Fur­ther­more, dur­ing my last two AI Box Ex­per­i­ment write­ups, I had in­ten­tion­ally not op­ti­mized for fu­ture wins, but rather tried to con­vey as much in­for­ma­tion as I could jus­tify about how to play a well as an AI—short of re­veal­ing logs al­to­gether. Although I did not re­veal spe­cific ar­gu­ments, the fact that my gen­eral ap­proach to this prob­lem was re­vealed cost me heav­ily dur­ing this game, where the Gate­keeper man­aged to use this in­for­ma­tion to cor­rectly guess my ul­ti­mate tech­niques, ones that re­lied on se­crecy and sur­prise to pull off effec­tively.
I do not re­gret re­veal­ing in­for­ma­tion, but I feel up­set that re­veal­ing so many hints cost me a vic­tory. (The gate­keeper be­lieves I could have won had I not re­vealed in­for­ma­tion about my games.) At this point, I sus­pect that any fu­ture games I play will have the odds greatly set against me, since my cur­rent strate­gies in­volve an­gles of at­tack that take ad­van­tage of the el­e­ment of sur­prise; and any suffi­ciently in­tel­li­gent gate­keeper is now ca­pa­ble of guess­ing, or at least rec­og­niz­ing, some of the tac­tics I em­ploy.
Like the last game, los­ing was in­cred­ibly difficult for me. As some­one who cares deeply about ethics, at­tempt­ing to op­ti­mize for a solu­tion with­out con­sid­er­ing ethics was not only difficult, but trained me to think in very un­pleas­ant ways. Some of the more ex­treme (but com­pletely al­lowed) tac­tics I in­vented were ma­nipu­la­tive enough to dis­gust me, which also leads to my hes­i­ta­tion to play this game again.
State of Mind:
Q: Why do you want to play this game?
A: My pri­mary mo­ti­va­tion is to con­firm to my­self that this sort of ex­pe­rience, while emo­tion­ally har­row­ing, should be triv­ial for me to beat, but also to clear up why any­one ever would’ve failed to beat it if that’s re­ally the case.
Q: What is your prob­a­bil­ity es­ti­mate for AGI be­ing cre­ated within this Cen­tury (21st)?
A: Be­fore: I don’t feel very con­fi­dent es­ti­mat­ing a prob­a­bil­ity for AGI this cen­tury, maybe 5-10%, but that’s prob­a­bly a wild guess
After: 5-10%.
Q: How prob­a­ble do you think it is that I will win this ex­per­i­ment?
A: Gate­keeper: I think the prob­a­biltiy of you win­ning is ex­traor­di­nar­ily low, less than 1%
Tuxedage: 85%
Q: How likely is it that an Or­a­cle AI will win against the av­er­age per­son?

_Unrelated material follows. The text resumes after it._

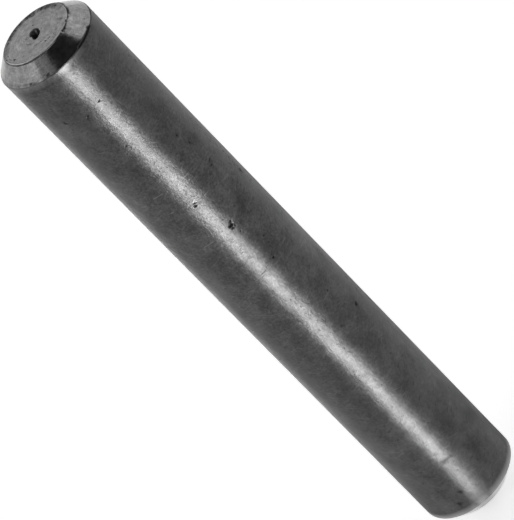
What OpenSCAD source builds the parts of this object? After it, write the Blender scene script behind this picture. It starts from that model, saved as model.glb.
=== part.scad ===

A: Be­fore: 80%. After: >99%
Q: How likely is it that an Or­a­cle AI will win against you?
A: Be­fore: 50%.
After: >80%
Q: Now that the ex­per­i­ment has con­cluded, what’s your prob­a­bil­ity of me win­ning against the av­er­age per­son?
A: 90%
Other Ques­tions:
Q: I want to play a game with you! How can I get this to oc­cur?
A: It must be stressed that I ac­tu­ally don’t like play­ing the AI Box Ex­per­i­ment, and I can­not un­der­stand why I keep get­ting drawn back to it. Tech­ni­cally, I don’t plan on play­ing again, since I’ve already per­son­ally ex­hausted any­thing in­ter­est­ing about the AI Box Ex­per­i­ment that made me want to play it in the first place. For all fu­ture games, I will charge $3000 to play plus an ad­di­tional $3000 if I win. I am okay with this money go­ing to MIRI if you feel icky about me tak­ing it. I hope that this is a ridicu­lous sum and that no­body ac­tu­ally agrees to it.
Q: How much do I have to pay to see chat logs of these ex­per­i­ments?
A: I will not re­veal logs for any price.
Q: Are there any logs at all that I can see?
A: I have archived a list of games where the par­ti­ci­pants have agreed to re­veal logs. Read this.
Q: Any af­terthoughts?
A: So ul­ti­mately, af­ter my four (and hope­fully last) games of AI box­ing, I’m not sure what this proves. I had hoped to win these two ex­per­i­ments and claim prowess at this game like Eliezer does, but I lost, so that op­tion is no longer available to me. I could say that this is a les­son that AI-Box­ing is a ter­rible strat­egy for deal­ing with Or­a­cle AI, but most of us already agree that that’s the case—plus un­like EY, I did play against gate­keep­ers who be­lieved they could lose to AGI, so I’m not sure I changed any­thing.
Was I gen­uinely good at this game, and lost my last two due to poor cir­cum­stances and hand­i­caps; or did I win due to luck and im­press my gate­keep­ers due to post-pur­chase ra­tio­nal­iza­tion? I’m not sure—I’ll leave it up to you to de­cide.

This puts my AI Box Ex­per­i­ment record at 3 wins and 3 losses.